Look at where roads that bypass downtown could decrease congestion.

Look at how the city is spatially constructed and find ways to make typical trips more convenient or less spread out. Right now our downtown area is fragmented. (Does anyone know where the heart of downtown actually is?)

And the elephant in the room. We need to consider how to manage the rate of growth.

4. Do you support the impending change of the downtown one way streets to two-way? Personally I think it will be a complete goat rodeo with fewer lanes for more cars to go through.

Support it or not it is absolutely crazy that this was not done BEFORE we built all the new buildings and businesses. But no I don’t support it. Because it is too late to make it make sense. It will reduce parking. It will reduce bicycling. And it will add to the feeling of cramped and unsafe. And it has limited value to the businesses downtown. However I would make this a citizen outreach priority to be certain that the benefits of either changing it or keeping it the same are well understood.

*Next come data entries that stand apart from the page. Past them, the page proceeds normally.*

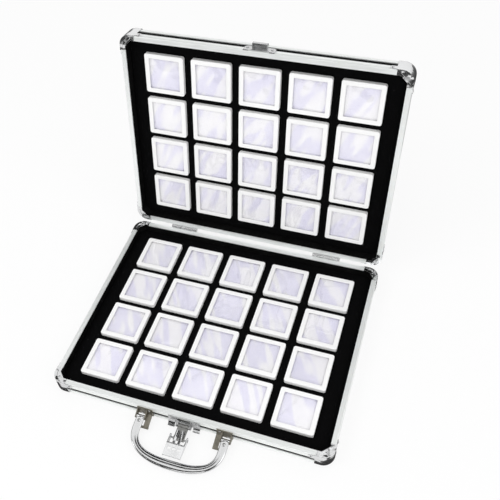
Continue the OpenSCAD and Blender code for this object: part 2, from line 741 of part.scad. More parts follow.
case_panel();  // base_floor
wall_boards(base_h);  // base_walls
rim_bars(base_h);  // base_rim
edge_bars();  // base_edge
corner_caps(base_h);  // base_corners
cap_rivets(base_h);  // base_corner_rivets
foam_insert();  // base_foam
in_lid() case_panel();  // lid_panel
in_lid() wall_boards(lid_h);  // lid_walls
in_lid() rim_bars(lid_h);  // lid_rim
in_lid() edge_bars();  // lid_edge
in_lid() corner_caps(lid_h);  // lid_corners
in_lid() cap_rivets(lid_h);  // lid_corner_rivets
in_lid() foam_insert();  // lid_foam
each_hinge() base_leaf();  // hinge_base_leaves
lid_pose() each_hinge() lid_leaf();  // hinge_lid_leaves
each_hinge() hinge_pin();  // hinge_pins
color([0.62, 0.62, 0.62]) each_hinge() leaf_holes(base_hole_z) rivet(leaf_t);  // hinge_base_rivets
color([0.62, 0.62, 0.62]) lid_pose() each_hinge() leaf_holes(lid_hole_z) rivet(leaf_t);  // hinge_lid_rivets
color([0.74, 0.73, 0.70]) both_brackets() bracket();  // handle_brackets
color([0.62, 0.62, 0.62]) both_brackets()  // handle_bracket_rivets
    for (p = bracket_rivets) translate([p[0], 0, p[1]]) rotate([-90, 0, 0]) rivet(plate_t);
color([0.70, 0.70, 0.70]) both_brackets()  // handle_pins
    translate([arm_x - arm_w / 2 - ear_gap - ear_t, handle_pin_out, handle_pin_z])
        rotate([0, 90, 0]) cylinder(r = handle_pin_r, h = arm_w + 2 * (ear_gap + ear_t));
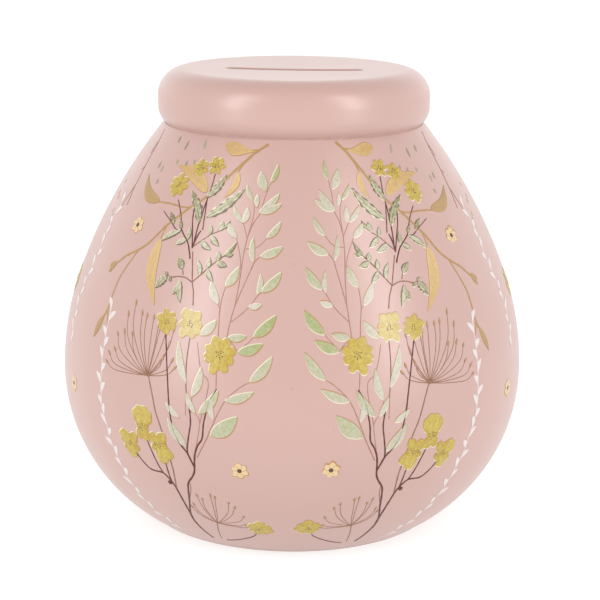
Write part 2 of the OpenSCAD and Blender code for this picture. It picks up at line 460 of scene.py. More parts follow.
# a flanged cup with sealing ribs, open below, and a bar across it to pull it out by
def makeStopper():
    s = stopper
    low, top = stopperLow.z, stopperHigh.z
    ceiling = top - s["wall"]
    shelf = low + s["flangeThick"]
    cup = s["core"] - s["wall"]
    corners = [(0, top, 0), (s["core"] - s["nose"], top, 0.4)]
    corners += [(s["core"], top - s["nose"], 0.3)]
    for i in (2, 1, 0):
        ribLow = shelf + s["ribLow"] + i * s["ribPitch"]
        corners += [(s["core"], ribLow + s["ribHeight"], 0),
                    (s["rib"], ribLow + s["ribHeight"] * 0.75, 0.2),
                    (s["rib"], ribLow + s["ribHeight"] * 0.25, 0.2), (s["core"], ribLow, 0)]
    corners += [(s["core"], shelf, 0.3), (s["flange"], shelf, 0.6), (s["flange"], low, 0.6),
                (cup, low, 0.6), (cup, ceiling, 1.2), (0, ceiling, 0)]
    rubber = rubberMaterial()
    plug = lathePiece("baseStopper", roundedOutline(corners, 4), rubber, s["columns"])
    finishPiece(plug, "stopper", "stopper_rubber", "base_stopper")
    half = s["barWidth"] / 2
    high = low + s["barHeight"]
    section = roundedOutline([(-half, low, 1.2), (half, low, 1.2), (half, high, 1), (-half, high, 1)])
    points, faces = [], []
    rows = s["barRows"]
    for k in range(rows):
        x = (2 * k / (rows - 1) - 1) * (cup + 0.4)
        waist = 1 - s["waist"] * (1 - (x / cup) ** 2)  # thinner in the middle, where the finger hooks it
        points += [(x * mm, y * waist * mm, z * mm) for y, z in section]
    count = len(section)
    for k in range(rows - 1):
        faces += band(k * count, (k + 1) * count, count)
    faces.append(list(range(count)))
    faces.append(list(range((rows - 1) * count, rows * count)))
    bar = meshObject("stopperPullBar", points, faces, rubber)
    finishPiece(bar, "stopper", "stopper_rubber")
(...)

5. Citizen Engagement – how would you engage citizens differently?

This is the heart of what will put our city back on the right track. Many people in our city have lost trust in our government – And for good reasons. As one person recently put it “City Hall has its own agenda and if a citizen voices a concern, then the blow-back attitude is basically ‘we know what’s best for you now go away and let us do our thing’”. Not only have I heard this from many other citizen sources, I have also had confirmation about this attitude from a source inside City Hall. It’s a real thing.”

It begins at the leadership level. It is a matter of leadership values. I know that talking with people broadens my understanding. Proactive engagement between the government and the citizens is at the heart of a democratic society. It is how we negotiate living together. I would include monthly outreach where along with key staff and department heads would meet with community groups and citizens in their neighborhoods. I would make community engagement and service a major improvement initiative for all city staff. I would empower city staff by encouraging innovation and clear roles. This is a shift in city culture based on values. I would make it easier and meaningful for people to be involved.